Menurut Isnur, pejabat publik harus lebih berhati-hati dalam melabeli seseorang dengan istilah “musuh negara”. Jika memang ada dugaan pelanggaran hukum, kata dia, maka yang berwenang untuk menanganinya adalah aparat penegak hukum, bukan melalui pernyataan sepihak.
“Kalau ada seseorang yang diduga melakukan tindak kejahatan, maka tugas kepolisian adalah melakukan penyelidikan. Musuh negara itu dasarnya apa? Dalam KUHP, kalau ada seseorang melakukan kejahatan, itu tindak kriminal. Bukan sekadar label,” jelas Isnur.
Pernyataan kontroversial Amran disampaikan dalam Sidang Terbuka Senat Akademik Dies Natalis ke-49 Universitas Sebelas Maret (UNS), yang videonya diunggah di kanal YouTube resmi UNS pada Rabu (12/3/2025). Dalam kesempatan itu, Amran awalnya menyoroti keberhasilan program cetak sawah rakyat di Merauke, Papua Selatan, dan menyampaikan target pencetakan tiga juta hektare lahan selama tiga tahun.

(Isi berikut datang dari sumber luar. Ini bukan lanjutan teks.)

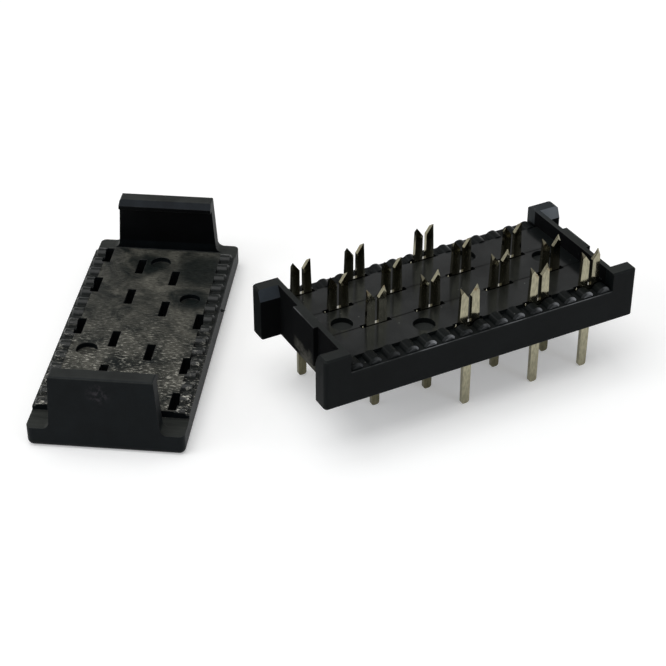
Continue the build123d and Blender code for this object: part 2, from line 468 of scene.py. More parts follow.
    def colour(
        self, tree: bpy.types.NodeTree, spot: Spot, where: Regions, cloud: bpy.types.Node
    ) -> bpy.types.Node:
        """Lay the colours over each other: plastic by region with painted light and shade, flow clouds,
        dust, painted edge highlights, insert lines.

        Args:
            tree: the material's node tree.
            spot: the surface point's place and facing.
            where: the moulding's regions, with rim, lit patch and line.
            cloud: the slow noise of the plastic's flow.

        Returns:
            The surface's colour.
        """
        # Painted light: faces that look up are painted lighter than the walls, as if lit from overhead.
        painted_lit_top = add_node(tree, "ShaderNodeMix", {
            0: where["upward"], 6: linear(self.wall_colour), 7: linear(self.lit_top_colour)}, data_type="RGBA")
        above_deck = add_node(tree, "ShaderNodeMath", {
            0: spot.z, 1: self.deck_mm * MM}, operation="GREATER_THAN")
        # Painted light on the far right ear above the deck.
        paler = add_node(tree, "ShaderNodeMath", {
            0: where["window_lit_ear"], 1: above_deck}, operation="MULTIPLY")
        eared = add_node(tree, "ShaderNodeMix", {
            0: paler, 6: painted_lit_top, 7: linear(self.window_lit_ear_colour)}, data_type="RGBA")
        decked = add_node(tree, "ShaderNodeMix", {
            0: where["shelf"], 6: eared, 7: linear(self.deck_colour)}, data_type="RGBA")
        # Painted shade: the steep faces of the hollow between the ears are painted near black, as if in
        # shadow.
        tint = add_node(tree, "ShaderNodeMix", {
            0: where["hollow"], 6: decked, 7: linear(self.recess_shade_colour)}, data_type="RGBA")
        # Painted light: the ears' lead-in slopes are painted a pale blue grey, paler still on the far right
        # ear.
        sloped = add_node(tree, "ShaderNodeMix", {
            0: where["window_lit_ear"], 6: linear(self.lit_slope_colour),
            7: linear(self.window_lit_slope_colour)}, data_type="RGBA")
        tint = add_node(tree, "ShaderNodeMix", {0: where["slope"], 6: tint, 7: sloped}, data_type="RGBA")
        # Painted light: the grey lit patch on the lower left lug.
        tint = add_node(tree, "ShaderNodeMix", {
            0: where["scuff"], 6: tint, 7: linear(self.scuff_colour)}, data_type="RGBA")
        shade = add_node(tree, "ShaderNodeMapRange", {"Value": cloud, **self.cloud_shade.ends()})
        body = add_node(tree, "ShaderNodeVectorMath", {0: tint, 1: shade}, operation="MULTIPLY")

        dust = add_node(tree, "ShaderNodeTexVoronoi", {
            "Vector": spot.vector, "Scale": 1 / (self.dust_mm * MM), "Randomness": 1.0})
        speck = add_node(tree, "ShaderNodeMapRange", {"Value": dust, **self.specks.ends()})
        settled = add_node(tree, "ShaderNodeMath", {0: speck, 1: where["upward"]}, operation="MULTIPLY")
        dusted = add_node(tree, "ShaderNodeMix", {
            0: settled, 6: body, 7: linear(self.speck_colour)}, data_type="RGBA")
        # Painted highlight: thin pale lines on the ridges' chamfers facing one way, the shelf's brink and
        # the lug crests.
        edged = add_node(tree, "ShaderNodeMix", {
            0: where["rim"], 6: dusted, 7: linear(self.edge_highlight_colour)}, data_type="RGBA")
        return add_node(tree, "ShaderNodeMix", {
            0: where["line"], 6: edged, 7: linear(self.score_colour)}, data_type="RGBA")

    def material(self) -> bpy.types.Material:
        """Build the node material.

        Returns:
            The material.
        """
        material, tree = new_material(self.name)
        spot = read_spot(tree)
        grain = add_node(tree, "ShaderNodeTexNoise", {
            "Vector": spot.vector, "Scale": 1 / (self.grain_mm * MM), "Detail": 3.0, "Roughness": 0.6})
        cloud = add_node(tree, "ShaderNodeTexNoise", {
            "Vector": spot.vector, "Scale": 1 / (self.cloud_mm * MM), "Detail": 4.0, "Roughness": 0.55})
        where = self.regions(tree, spot)
        where["rim"] = self.painted_edge_highlights(tree, spot, where, cloud)
        where["scuff"] = self.scuffed(tree, spot, where)
        where["line"] = self.insert_lines(tree, where)
        colour = self.colour(tree, spot, where, cloud)

        wavy = add_node(tree, "ShaderNodeMapRange", {"Value": cloud, **self.cloud_polish.ends()})
        polished = add_node(tree, "ShaderNodeMath", {0: where["deck"], 1: wavy}, operation="MULTIPLY")
        roughness = add_node(tree, "ShaderNodeMix", {
            0: polished, 2: self.wall_roughness, 3: self.polished_roughness})
        dulled = add_node(tree, "ShaderNodeMix", {
            0: where["hollow"], 2: roughness, 3: self.hollow_roughness})
        matt = add_node(tree, "ShaderNodeMath", {
            0: grain, 1: self.grain_roughness, 2: dulled}, operation="MULTIPLY_ADD", use_clamp=True)
        gloss = add_node(tree, "ShaderNodeMath", {
            0: where["ridged"], 1: self.ridge_coat, 2: polished}, operation="MULTIPLY_ADD")
        unscored = add_node(tree, "ShaderNodeMath", {
            0: 1.0, 1: where["line"]}, operation="SUBTRACT", use_clamp=True)
        coat = add_node(tree, "ShaderNodeMath", {
            0: gloss, 1: unscored}, operation="MULTIPLY", use_clamp=True)
        strength = add_node(tree, "ShaderNodeMix", {0: polished, 2: self.wall_bump, 3: self.deck_bump})
        bump = add_node(tree, "ShaderNodeBump", {
            "Height": grain, "Strength": strength, "Distance": self.bump_mm * MM})
        shader = add_node(tree, "ShaderNodeBsdfPrincipled", {
            "Base Color": colour, "Roughness": matt,
            "Specular IOR Level": self.specular, "Coat Weight": coat,
            "Coat Roughness": self.coat_roughness, "Normal": bump})
        add_node(tree, "ShaderNodeOutputMaterial", {"Surface": shader})
        return material


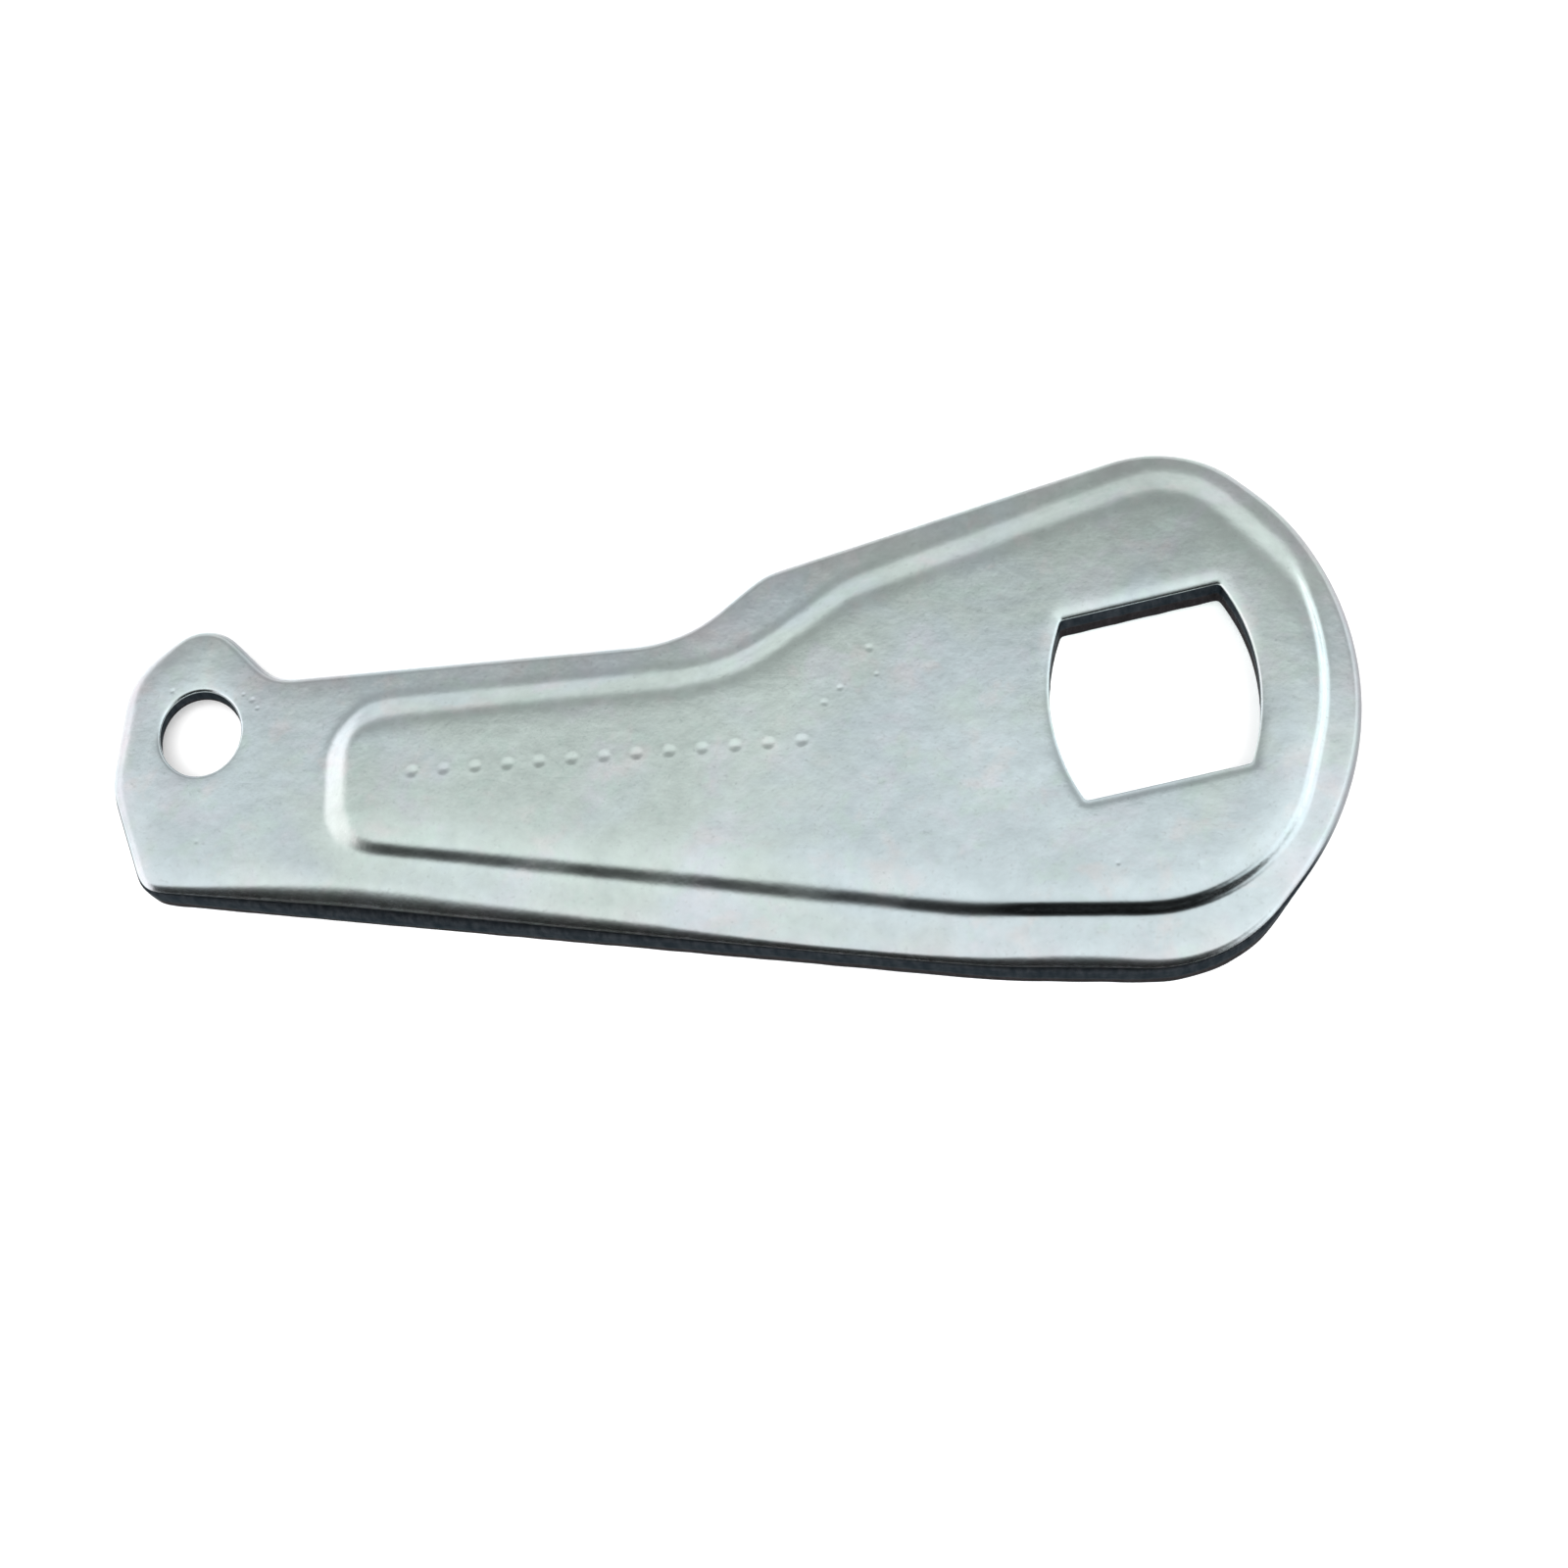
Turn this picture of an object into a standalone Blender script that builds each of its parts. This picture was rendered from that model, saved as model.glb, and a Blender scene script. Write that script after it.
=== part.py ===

Namun di tengah pidatonya, ia melontarkan pernyataan yang mengarah pada ancaman terhadap seorang pengamat. “Maaf karena ada juga pengamat ternyata adalah musuh negara. Sebentar lagi, maaf Pak Rektor dan Guru Besar, tapi sebentar lagi kemungkinan besar dipenjara. Dia bagian dari masalah di republik ini,” ujar Amran seperti dipantau dari unggahan video tersebut.
Tempo telah mencoba menghubungi Amran melalui aplikasi WhatsApp, namun pesan yang dikirim belum mendapat balasan.
Sebelumnya, Amran juga menyebut bahwa proses hukum terhadap pengamat yang dimaksud sedang berjalan. Ia menyatakan pengamat itu adalah seorang guru besar dari perguruan tinggi ternama, dan menyebut kritik yang dilontarkan bersifat tidak membangun serta dituding memiliki motif pribadi.
“Pengamat ini juga mengkritik target swasembada pangan, menyebutnya tidak jelas. Bahkan terakhir, ia menuding program makan siang dan susu gratis rawan korupsi,” ungkap Amran dalam keterangan tertulis pada Kamis (17/4/2025).